How was the static load test completed?
The static test load was carried out by loading the bridge with a total of 640 pieces of 20kg sandbags positioned in various ways. The maximum deflection of the bridge was over 50 cm due to the standard load (interestingly, a 1 degree temperature rise causes a 2 cm deflection).
How did you find volunteers for the dynamic testing?
The dynamic test load team was recruited of members of local sports clubs, secondary school teachers and students. The students of the BME Zielinski Szilárd Civil Engineering College for Advanced Studies, who visited the event, also took part in the testing. After the bridge inspection carried out before the dynamic testing, many of the numerous volunteers stepped back because they found the movement of the bridge unsettling.
Was the length of the bridge a particular challenge in the design?
The length and type of the bridge posed a number of challenges to the designers. Among these should be highlighted the anchoring of the huge tension and the testing of the bridge for wind dynamic and pedestrian dynamic effects. BME researchers also assisted the construction engineers in their work.
Are there any other tasks to be carried out before the opening of the bridge by your the Department and will you have further responsibilities in connection with the bridge’s operation?
In the course of the test load, experts from the BME Department of Structural Engineering and the Department of Geodesy and Surveying built a monitoring system on the bridge, which allows to observe the reactions of the bridge to meteorological influences (temperature, wind) for several months.
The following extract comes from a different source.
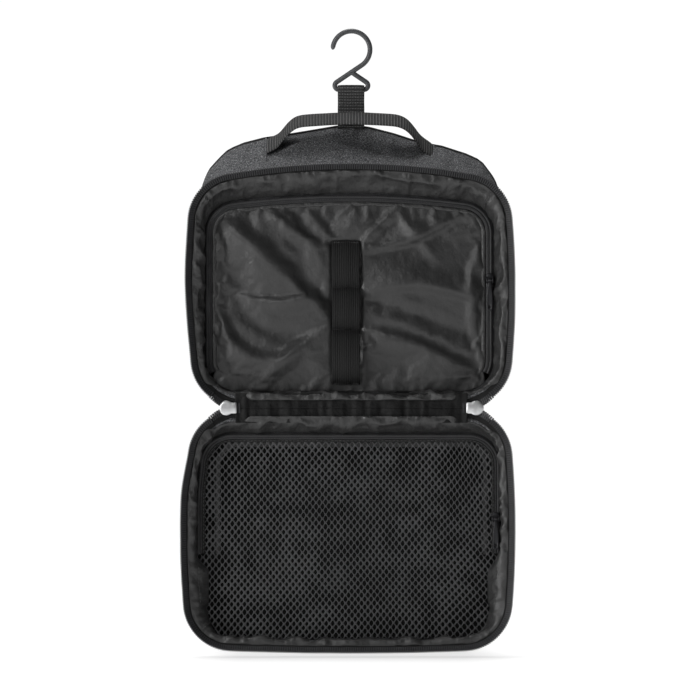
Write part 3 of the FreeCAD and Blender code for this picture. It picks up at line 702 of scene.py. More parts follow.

The characteristics structural conditions continuously provided by the measurement system can be used to determine the practical conditions for the operation of the bridge.
Researchers from the Department of Bridges and Structures, Department of Engineering Geology and Geotechnics, Department of Geodesy and Surveying of BME Faculty of Civil Engineering and the Department of Fluid Mechanics of the BME Faculty of Mechanical Engineering participated in the design and test load of the pedestrian suspension bridge.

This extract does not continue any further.